Беседу ведет Ирина Головинская
Леонид Гиршович родился в 1948 году, по профессии музыкант, выпускник Ленинградской консерватории по классу скрипки. В 1973 году эмигрировал в Израиль, в 1974–1975 годах служил в израильской армии. С 1979 года живет в Германии. Играл в оркестрах Ленинградской филармонии, Израильского радио. В настоящее время работает в оркестре Ганноверской оперы. Автор романов «Прайс» (шорт-лист Букеровской премии – 1999, во французском переводе – «Апология бегства»), «Обмененные головы» (перевод на французский отмечен премией «Русофония»), «Бремен¬ские музыканты», «Суббота навсегда», «“Вий”, вокальный цикл Шуберта на слова Гоголя» (во французском переводе – «Шуберт в Киеве»), «Фашизм и наоборот» и др.
— В советские времена существовал миф о ленинградце — человеке высшей пробы, кого даже краем не коснулось всеобщее одичание. В эмиграцию вы уезжали из Питера; ваши родители ленинградцы?
— То есть предки со стороны отца были «поблагородней» материнских?
— О да. И тут можно заглянуть в глубь веков. В истории семьи мелькает какой-то финансист Гиршович в эпоху Речи Посполитой, проживавший в Польше при последнем короле Понятовском. Еще в архивах осталось свидетельство: некий Лейб Гиршович, подручный шляхтичей, якобы измывался над украинскими православными крестьянами.
— Родственники отца не были рады этому браку? Они ведь были ассимилированные евреи, глубоко укорененные в жизни образованного сословия?
— Для Гиршовичей женитьба моего отца была мезальянсом. Местечко они презирали. Они были неким собирательным «Самуилом Гольденбергом» подле такого же собирательного «Шмуля» — я имею в виду «Картинки с выставки» Мусоргского. Хотя до пастернаковской «жидобы» все же не опускались, слишком горделиво несли свое еврейское патрицианство. Нечто подобное происходило в 1920–1930-х годах в Германии, только в ином, адском контексте. Тогда «немцы иудейского вероисповедования», все эти духовные чада Мозеса Мендельсона, кляли дискредитировавшее их польское местечко, хлынувшее в большие немецкие города. Дело доходило до писем в компетентные нацистские органы: мол, мы — не они. Моя мать, когда сердилась на меня, говорила: ты такой же черствый, как все Гиршовичи.

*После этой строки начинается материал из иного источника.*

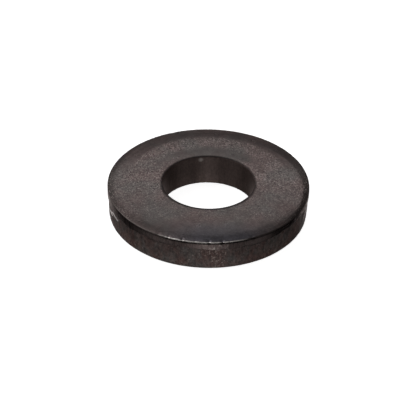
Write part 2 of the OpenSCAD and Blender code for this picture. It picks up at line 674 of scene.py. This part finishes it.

— Кажется, Тувим сказал: я еврей не по крови, которая течет в моих жилах, а по крови, которая течет из моих жил. Мне неприятны эти слова — представляешь себе шойхета-гоя. Но они абсолютно справедливы: что ты еврей, узнаешь от других, пусть даже как угодно рано. Я не раз слышал — надо сказать, от москвичей: о своем еврействе они долго не подозревали, хотя само слово «еврей», неприличное, обидное, знали с детства. Я, выросший в Ленинграде, не очень себе представляю, как такое возможно. Сколько себя помню, я знал две вещи: что я мальчик, а не девочка, и что я еврей. Это, вероятно, усугублялось обрезанием, смысл которого, однако, открылся поздней, тем паче, что в детский сад я не ходил.
— Расскажите о вашем ленинградском детстве.
— Страшное было время. На коммунальной кухне мне говорили черт-те что. Но нянька простирала надо мной свои крыла. «Доча, — спрашивала она у мамы, — а грузины, они как явреи или еще хуже?» Нянька спала на полу у печки, я на диване под черным образком, окропляемый на ночь святой водой, родители — за буфетом. В их глазах набожность служила наилучшей рекомендацией. Атеизм — атрибут власти, отношение к которой было однозначным: не подходи, убьет. Мне еще нет пяти, но я все понимаю: мать уволили с работы (она вела скрипичный кружок). Антон Иванович, с которым отец много лет просидел за одним пультом в Ленинградской филармонии, говорит ему: «Моисей Ионович, если вам с семьей надо будет укрыться, рассчитывайте на меня» (светлая ему память, Антону Ивановичу Чернышенко, которого даже такой зверь, как Мравинский, побаивался). Все это обсуждалось при мне.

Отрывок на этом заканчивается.